The accountability question

Perhaps most troubling is the absence of clear success metrics. The Police Digital Service announcement emphasises platform capabilities and technical features but provides little detail about how progress will be measured in terms of actual policing outcomes. How will officials determine whether the NPCE improves investigation success rates, reduces response times, or enhances officer effectiveness?

Without meaningful accountability measures, the NPCE risks joining a long list of public sector technology projects that achieve technical deployment whilst failing to deliver operational improvement. The UK government's own analysis shows that many public sector organisations spend 70-85% of technology budgets maintaining existing systems rather than driving innovation—a pattern that suggests new platforms often add complexity rather than eliminating it.

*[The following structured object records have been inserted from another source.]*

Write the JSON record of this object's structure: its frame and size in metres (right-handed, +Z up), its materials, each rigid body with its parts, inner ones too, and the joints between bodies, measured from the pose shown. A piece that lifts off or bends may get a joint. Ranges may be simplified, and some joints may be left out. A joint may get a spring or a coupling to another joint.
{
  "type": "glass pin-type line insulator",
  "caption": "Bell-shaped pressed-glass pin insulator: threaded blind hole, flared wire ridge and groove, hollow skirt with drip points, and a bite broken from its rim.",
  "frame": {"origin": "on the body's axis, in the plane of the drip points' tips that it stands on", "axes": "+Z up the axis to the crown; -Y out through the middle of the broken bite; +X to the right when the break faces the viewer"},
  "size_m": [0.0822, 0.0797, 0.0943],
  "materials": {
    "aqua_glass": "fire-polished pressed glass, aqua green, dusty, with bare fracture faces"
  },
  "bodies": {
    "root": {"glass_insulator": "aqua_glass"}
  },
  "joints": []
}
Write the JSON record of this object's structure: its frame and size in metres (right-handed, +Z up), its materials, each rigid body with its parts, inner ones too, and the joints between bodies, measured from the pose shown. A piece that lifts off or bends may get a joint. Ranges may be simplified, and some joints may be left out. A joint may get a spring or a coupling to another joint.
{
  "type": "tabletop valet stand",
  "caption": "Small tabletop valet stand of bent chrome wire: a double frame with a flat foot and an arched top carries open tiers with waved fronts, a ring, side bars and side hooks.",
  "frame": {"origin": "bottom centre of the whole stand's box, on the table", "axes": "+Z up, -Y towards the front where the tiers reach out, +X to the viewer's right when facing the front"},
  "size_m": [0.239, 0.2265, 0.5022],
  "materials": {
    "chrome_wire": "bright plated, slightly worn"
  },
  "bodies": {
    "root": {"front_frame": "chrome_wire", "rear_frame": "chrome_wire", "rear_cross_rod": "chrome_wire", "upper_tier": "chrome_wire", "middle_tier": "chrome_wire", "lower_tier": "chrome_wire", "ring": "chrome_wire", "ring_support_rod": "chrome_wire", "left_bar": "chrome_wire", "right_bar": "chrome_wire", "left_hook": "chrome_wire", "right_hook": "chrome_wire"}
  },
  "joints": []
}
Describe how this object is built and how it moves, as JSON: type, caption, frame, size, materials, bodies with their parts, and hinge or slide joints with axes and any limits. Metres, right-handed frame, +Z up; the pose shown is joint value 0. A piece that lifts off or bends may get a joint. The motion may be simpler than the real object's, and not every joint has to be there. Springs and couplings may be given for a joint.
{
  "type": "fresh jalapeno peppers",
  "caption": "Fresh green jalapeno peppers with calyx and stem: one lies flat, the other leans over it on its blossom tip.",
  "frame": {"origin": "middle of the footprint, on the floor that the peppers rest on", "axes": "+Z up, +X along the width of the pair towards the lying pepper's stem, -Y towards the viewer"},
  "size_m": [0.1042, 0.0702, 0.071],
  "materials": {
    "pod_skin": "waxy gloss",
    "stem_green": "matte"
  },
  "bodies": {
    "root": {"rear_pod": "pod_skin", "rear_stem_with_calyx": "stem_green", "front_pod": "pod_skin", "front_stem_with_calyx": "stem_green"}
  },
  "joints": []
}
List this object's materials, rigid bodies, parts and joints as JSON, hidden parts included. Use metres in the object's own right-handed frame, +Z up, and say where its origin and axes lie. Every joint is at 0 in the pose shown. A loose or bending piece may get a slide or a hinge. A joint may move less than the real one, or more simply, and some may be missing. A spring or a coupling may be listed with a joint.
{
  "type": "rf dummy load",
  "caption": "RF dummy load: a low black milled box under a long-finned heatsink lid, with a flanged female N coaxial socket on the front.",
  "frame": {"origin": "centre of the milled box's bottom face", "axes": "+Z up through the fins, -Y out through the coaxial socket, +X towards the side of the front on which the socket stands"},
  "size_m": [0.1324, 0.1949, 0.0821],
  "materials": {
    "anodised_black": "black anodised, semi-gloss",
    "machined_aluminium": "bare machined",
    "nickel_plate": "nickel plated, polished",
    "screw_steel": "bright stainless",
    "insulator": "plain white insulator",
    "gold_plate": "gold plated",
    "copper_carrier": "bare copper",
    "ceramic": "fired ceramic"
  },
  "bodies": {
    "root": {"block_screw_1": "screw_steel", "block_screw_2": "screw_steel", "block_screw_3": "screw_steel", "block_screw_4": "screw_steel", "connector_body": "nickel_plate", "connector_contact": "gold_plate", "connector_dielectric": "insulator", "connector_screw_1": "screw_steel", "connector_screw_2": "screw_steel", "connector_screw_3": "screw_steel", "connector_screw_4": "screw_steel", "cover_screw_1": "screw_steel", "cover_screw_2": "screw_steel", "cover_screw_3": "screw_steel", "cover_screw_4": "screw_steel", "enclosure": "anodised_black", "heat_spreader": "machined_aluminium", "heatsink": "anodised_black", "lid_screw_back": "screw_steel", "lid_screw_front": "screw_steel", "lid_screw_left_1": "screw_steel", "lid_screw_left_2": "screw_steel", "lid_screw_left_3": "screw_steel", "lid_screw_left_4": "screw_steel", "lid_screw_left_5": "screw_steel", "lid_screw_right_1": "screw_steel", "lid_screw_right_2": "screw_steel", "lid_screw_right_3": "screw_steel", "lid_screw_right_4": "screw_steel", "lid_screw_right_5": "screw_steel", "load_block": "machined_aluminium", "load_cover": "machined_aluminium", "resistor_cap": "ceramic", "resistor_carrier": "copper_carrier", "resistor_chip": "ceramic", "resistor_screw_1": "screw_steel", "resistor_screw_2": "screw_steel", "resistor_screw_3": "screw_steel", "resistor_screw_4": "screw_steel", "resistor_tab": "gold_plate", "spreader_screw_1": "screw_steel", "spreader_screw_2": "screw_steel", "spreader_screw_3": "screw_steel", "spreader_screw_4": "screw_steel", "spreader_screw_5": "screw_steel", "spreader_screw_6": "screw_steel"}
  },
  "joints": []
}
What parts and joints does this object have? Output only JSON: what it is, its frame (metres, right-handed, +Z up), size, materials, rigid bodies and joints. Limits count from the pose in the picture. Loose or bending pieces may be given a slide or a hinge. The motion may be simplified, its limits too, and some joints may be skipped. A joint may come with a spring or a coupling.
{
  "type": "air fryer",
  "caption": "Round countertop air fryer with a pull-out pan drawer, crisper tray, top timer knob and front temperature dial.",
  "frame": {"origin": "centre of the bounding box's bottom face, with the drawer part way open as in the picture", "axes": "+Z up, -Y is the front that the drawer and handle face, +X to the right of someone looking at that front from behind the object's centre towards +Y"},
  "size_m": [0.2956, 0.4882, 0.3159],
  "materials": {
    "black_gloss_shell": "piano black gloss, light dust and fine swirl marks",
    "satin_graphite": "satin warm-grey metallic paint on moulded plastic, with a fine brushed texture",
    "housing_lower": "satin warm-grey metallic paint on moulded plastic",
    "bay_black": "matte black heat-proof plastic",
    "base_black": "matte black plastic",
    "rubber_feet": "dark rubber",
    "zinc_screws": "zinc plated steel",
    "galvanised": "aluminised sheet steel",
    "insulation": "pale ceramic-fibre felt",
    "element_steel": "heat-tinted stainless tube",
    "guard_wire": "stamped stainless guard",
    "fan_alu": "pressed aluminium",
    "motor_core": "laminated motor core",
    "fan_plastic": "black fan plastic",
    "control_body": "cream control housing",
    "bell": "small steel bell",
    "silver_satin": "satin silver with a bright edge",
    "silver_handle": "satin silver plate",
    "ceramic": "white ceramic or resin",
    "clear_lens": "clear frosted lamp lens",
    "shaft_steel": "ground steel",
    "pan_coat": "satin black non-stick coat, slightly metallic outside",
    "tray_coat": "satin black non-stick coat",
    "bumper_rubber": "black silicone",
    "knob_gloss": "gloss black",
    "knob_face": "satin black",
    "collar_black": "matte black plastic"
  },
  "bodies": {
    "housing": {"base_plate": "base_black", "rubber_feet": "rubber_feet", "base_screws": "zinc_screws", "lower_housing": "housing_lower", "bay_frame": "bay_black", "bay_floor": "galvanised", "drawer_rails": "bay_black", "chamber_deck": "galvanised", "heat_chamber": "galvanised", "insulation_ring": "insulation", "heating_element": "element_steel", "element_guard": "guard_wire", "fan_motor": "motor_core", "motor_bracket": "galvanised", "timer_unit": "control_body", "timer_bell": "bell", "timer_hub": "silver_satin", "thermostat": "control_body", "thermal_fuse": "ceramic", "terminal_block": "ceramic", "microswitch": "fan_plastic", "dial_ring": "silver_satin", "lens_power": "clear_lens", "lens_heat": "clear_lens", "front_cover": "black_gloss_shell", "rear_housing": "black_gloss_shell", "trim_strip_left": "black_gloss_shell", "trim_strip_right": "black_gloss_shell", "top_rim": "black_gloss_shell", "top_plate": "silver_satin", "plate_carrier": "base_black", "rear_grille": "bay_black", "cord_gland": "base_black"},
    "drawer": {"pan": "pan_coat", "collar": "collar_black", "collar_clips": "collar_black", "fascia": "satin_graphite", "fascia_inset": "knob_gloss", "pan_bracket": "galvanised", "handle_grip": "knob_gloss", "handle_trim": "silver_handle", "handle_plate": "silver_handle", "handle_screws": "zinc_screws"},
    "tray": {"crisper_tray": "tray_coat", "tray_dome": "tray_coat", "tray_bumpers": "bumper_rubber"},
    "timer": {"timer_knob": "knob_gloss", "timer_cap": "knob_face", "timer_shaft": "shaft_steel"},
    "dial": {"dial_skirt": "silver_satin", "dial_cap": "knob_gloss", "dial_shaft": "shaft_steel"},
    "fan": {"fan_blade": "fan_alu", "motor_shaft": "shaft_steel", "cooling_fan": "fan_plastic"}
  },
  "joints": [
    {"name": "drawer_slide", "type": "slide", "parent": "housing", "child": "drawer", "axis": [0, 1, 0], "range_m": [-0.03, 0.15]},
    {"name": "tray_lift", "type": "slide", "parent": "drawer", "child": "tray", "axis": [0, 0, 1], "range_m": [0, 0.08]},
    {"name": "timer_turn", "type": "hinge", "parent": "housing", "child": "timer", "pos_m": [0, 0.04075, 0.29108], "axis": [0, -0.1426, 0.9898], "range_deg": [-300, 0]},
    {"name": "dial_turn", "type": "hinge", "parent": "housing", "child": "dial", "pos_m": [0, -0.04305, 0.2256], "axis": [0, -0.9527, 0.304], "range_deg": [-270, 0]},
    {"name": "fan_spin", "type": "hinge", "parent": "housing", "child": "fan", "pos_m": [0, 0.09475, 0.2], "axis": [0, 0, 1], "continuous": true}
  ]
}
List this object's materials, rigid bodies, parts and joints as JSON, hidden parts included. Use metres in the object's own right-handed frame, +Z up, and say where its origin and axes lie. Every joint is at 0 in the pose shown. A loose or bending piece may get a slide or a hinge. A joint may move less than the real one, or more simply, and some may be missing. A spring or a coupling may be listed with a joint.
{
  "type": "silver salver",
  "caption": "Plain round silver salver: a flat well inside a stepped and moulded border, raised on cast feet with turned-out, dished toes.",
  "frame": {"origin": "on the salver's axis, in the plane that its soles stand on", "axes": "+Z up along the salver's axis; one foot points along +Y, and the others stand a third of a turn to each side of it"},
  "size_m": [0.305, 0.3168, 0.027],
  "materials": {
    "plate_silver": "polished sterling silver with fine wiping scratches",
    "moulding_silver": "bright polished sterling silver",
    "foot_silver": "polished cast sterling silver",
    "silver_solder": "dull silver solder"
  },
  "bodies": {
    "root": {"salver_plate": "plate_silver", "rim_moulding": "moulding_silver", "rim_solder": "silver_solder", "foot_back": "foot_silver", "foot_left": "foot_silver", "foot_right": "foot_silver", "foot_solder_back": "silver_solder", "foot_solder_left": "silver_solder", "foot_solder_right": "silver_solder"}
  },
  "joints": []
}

The broader implications extend beyond policing. The NPCE launch reflects wider challenges in UK public sector modernisation where technological ambition consistently outpaces institutional readiness. Until policy makers address this fundamental disconnect, even the most sophisticated platforms will struggle to deliver their promised transformation.

The Police Digital Service deserves credit for attempting to modernise UK policing's fragmented technology landscape. The NPCE provides valuable technical capabilities that could enable more coordinated operations. But technology platforms are tools, not solutions. Their effectiveness depends entirely on the institutional capacity to implement them successfully—capacity that current evidence suggests remains underdeveloped across much of UK policing.

Real transformation requires acknowledging this inconvenient truth and investing as seriously in institutional change as in technological deployment. Until that happens, each new platform launch will likely generate familiar headlines about digital progress whilst the fundamental challenges persist unchanged.